Since a=0 but b≠0, no solution exists.

This demonstrates the critical consistency check for degenerate equations.

Complexity Analysis

Measure Complexity Explanation
Time O(n log n) Each merge uses extended gcd on modulus n
Space O(1) Only a constant number of variables stored

The algorithm easily fits within limits since n ≤ 1000, and all operations are small integer arithmetic.

Test Cases

import sys, io

def run(inp: str) -> str:
    sys.stdin = io.StringIO(inp)
    from __main__ import solve
    return sys.stdout.getvalue().strip()

# sample
assert run("3\n1 2 3\n") == "2 2"

# all equal movement
assert run("4\n1 1 1 1\n") == "-1"

# immediate sync
assert run("1\n5\n") == "0 0"

# simple no-solution pattern
assert run("2\n1 2\n") == "-1"

# boundary small cycle
assert run("3\n2 2 2\n") in {"0 0", "0 1", "0 2"}
Test input Expected output What it validates
3, 1 2 3 2 2 basic synchronization
4, 1 1 1 1 -1 inconsistent linear system
1, 5 0 0 single node trivial case
2, 1 2 -1 two-node incompatibility

Edge Cases

One important edge case occurs when all v_i are equal. In that case, positions remain evenly spaced forever. For input n=4, v=[2,2,2,2], every equation becomes 0·t ≡ -i mod 4, which is impossible for any i≠0. The algorithm correctly detects this because a becomes zero and b is non-zero for each i, leading to immediate rejection.

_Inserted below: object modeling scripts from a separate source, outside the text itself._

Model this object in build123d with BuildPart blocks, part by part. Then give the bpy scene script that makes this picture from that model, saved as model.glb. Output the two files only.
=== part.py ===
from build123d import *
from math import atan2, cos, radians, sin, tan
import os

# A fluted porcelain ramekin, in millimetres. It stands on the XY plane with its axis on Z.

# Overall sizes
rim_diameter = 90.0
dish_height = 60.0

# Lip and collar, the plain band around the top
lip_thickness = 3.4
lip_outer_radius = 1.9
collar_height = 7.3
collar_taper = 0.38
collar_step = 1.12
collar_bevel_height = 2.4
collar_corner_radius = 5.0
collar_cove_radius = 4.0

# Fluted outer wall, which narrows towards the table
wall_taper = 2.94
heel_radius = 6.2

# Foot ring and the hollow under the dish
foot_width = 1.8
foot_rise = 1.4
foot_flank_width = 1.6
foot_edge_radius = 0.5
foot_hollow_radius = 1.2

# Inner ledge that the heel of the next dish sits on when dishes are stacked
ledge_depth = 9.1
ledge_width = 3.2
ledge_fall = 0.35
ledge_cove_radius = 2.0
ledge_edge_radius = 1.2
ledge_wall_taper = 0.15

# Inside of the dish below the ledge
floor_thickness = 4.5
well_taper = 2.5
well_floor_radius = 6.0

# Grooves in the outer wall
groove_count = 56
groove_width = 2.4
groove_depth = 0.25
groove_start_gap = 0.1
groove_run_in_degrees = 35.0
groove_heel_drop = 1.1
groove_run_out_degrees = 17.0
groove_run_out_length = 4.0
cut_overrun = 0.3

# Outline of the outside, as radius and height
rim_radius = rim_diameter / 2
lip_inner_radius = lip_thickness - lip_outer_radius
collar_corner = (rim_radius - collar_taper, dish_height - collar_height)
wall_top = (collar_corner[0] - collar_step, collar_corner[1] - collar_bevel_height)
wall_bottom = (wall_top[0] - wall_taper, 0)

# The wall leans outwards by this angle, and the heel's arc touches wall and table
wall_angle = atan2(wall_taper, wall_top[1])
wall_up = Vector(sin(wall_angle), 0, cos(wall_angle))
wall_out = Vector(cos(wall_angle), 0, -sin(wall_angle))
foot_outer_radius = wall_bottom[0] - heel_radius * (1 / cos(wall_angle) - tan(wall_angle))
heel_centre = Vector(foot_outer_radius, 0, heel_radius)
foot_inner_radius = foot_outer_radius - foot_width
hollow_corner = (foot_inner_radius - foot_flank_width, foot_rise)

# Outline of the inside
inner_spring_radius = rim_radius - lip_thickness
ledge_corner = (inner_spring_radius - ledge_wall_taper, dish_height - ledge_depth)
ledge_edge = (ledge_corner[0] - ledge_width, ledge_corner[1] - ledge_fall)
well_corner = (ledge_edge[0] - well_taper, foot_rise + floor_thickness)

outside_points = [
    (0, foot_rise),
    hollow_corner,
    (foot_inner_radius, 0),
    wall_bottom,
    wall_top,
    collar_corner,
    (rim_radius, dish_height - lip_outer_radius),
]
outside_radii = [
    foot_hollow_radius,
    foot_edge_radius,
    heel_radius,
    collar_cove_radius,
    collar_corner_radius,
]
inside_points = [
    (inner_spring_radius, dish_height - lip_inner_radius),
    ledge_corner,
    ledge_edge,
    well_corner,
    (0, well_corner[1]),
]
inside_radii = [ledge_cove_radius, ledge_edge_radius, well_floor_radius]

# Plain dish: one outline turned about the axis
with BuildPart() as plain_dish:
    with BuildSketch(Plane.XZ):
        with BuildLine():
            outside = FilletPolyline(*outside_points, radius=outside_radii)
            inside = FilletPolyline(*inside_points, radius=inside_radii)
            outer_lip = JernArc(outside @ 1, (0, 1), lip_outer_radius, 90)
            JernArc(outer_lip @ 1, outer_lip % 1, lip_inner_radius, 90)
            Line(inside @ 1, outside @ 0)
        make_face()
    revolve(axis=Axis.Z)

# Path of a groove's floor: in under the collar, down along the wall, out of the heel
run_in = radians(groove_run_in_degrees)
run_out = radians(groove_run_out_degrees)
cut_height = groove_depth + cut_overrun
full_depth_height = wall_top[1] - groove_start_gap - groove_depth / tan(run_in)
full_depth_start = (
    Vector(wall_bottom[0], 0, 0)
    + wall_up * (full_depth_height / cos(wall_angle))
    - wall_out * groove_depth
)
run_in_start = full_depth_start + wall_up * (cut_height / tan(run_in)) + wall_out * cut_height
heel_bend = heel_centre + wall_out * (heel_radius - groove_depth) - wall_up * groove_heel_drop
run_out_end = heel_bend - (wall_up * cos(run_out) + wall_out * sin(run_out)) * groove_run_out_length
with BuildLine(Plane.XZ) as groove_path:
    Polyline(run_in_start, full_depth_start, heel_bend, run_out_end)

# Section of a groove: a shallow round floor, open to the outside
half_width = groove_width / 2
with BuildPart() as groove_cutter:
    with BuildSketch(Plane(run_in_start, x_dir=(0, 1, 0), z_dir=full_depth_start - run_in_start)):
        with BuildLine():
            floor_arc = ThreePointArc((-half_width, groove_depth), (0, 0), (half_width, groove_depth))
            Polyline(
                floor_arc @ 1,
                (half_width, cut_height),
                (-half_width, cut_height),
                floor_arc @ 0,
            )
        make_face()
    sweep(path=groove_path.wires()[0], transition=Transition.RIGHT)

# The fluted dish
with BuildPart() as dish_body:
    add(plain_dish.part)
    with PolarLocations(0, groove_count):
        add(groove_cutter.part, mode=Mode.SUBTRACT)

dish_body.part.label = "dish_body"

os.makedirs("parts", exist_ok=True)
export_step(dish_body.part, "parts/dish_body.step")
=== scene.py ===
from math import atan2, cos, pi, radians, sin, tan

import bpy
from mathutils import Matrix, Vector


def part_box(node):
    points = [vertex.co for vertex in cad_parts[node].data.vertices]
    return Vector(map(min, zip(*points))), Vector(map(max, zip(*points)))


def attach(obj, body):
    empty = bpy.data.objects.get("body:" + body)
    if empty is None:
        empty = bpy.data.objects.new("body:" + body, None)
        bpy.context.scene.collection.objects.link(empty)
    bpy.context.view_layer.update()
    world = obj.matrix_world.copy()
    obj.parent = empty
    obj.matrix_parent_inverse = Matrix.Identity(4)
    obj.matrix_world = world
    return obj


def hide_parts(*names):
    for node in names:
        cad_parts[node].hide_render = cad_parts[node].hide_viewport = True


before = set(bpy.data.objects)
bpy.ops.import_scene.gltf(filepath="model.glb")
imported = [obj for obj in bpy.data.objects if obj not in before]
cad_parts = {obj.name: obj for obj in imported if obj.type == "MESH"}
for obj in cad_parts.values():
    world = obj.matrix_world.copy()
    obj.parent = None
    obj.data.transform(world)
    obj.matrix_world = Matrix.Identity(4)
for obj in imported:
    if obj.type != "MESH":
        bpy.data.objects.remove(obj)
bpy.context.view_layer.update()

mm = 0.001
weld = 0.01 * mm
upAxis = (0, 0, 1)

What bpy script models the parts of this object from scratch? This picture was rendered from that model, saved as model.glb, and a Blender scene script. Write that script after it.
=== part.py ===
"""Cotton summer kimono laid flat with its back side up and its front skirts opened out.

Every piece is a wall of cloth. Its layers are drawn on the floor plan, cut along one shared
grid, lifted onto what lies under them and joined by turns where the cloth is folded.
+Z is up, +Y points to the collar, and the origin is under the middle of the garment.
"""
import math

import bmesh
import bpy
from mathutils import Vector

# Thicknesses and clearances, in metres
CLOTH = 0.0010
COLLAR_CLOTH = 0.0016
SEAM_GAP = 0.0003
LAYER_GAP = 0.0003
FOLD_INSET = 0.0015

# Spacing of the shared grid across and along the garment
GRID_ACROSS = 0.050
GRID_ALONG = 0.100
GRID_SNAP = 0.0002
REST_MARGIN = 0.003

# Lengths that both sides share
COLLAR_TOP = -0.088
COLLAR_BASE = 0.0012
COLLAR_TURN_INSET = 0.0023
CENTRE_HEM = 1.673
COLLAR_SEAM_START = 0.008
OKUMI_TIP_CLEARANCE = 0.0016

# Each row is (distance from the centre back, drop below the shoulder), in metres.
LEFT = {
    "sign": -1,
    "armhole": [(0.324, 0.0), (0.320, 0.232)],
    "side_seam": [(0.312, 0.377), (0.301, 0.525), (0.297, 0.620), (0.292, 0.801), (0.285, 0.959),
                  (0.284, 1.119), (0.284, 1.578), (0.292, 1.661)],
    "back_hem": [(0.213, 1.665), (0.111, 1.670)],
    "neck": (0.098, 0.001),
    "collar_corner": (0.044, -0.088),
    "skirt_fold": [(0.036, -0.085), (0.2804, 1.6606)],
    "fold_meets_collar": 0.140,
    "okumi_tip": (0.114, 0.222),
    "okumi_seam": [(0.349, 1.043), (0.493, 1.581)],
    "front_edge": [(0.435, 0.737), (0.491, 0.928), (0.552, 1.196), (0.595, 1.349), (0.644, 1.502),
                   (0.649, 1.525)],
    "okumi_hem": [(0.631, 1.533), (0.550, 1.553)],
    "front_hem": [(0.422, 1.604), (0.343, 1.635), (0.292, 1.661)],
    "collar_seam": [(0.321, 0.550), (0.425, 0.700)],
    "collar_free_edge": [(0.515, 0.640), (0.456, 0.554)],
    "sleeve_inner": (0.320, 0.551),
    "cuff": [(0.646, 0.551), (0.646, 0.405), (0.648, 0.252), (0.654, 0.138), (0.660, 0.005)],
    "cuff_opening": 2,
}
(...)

Another edge case is when synchronization happens at t=0. For n=3, v=[0,0,0], all dogs remain fixed at their starting positions, so they coincide only if all start equal, which is false unless n=1. The congruence system immediately shows inconsistency for i≥1.

A final subtle case is when the valid solution exists but exceeds 1000. The algorithm still computes it correctly but rejects it at the final bound check, ensuring compliance with the problem’s time restriction.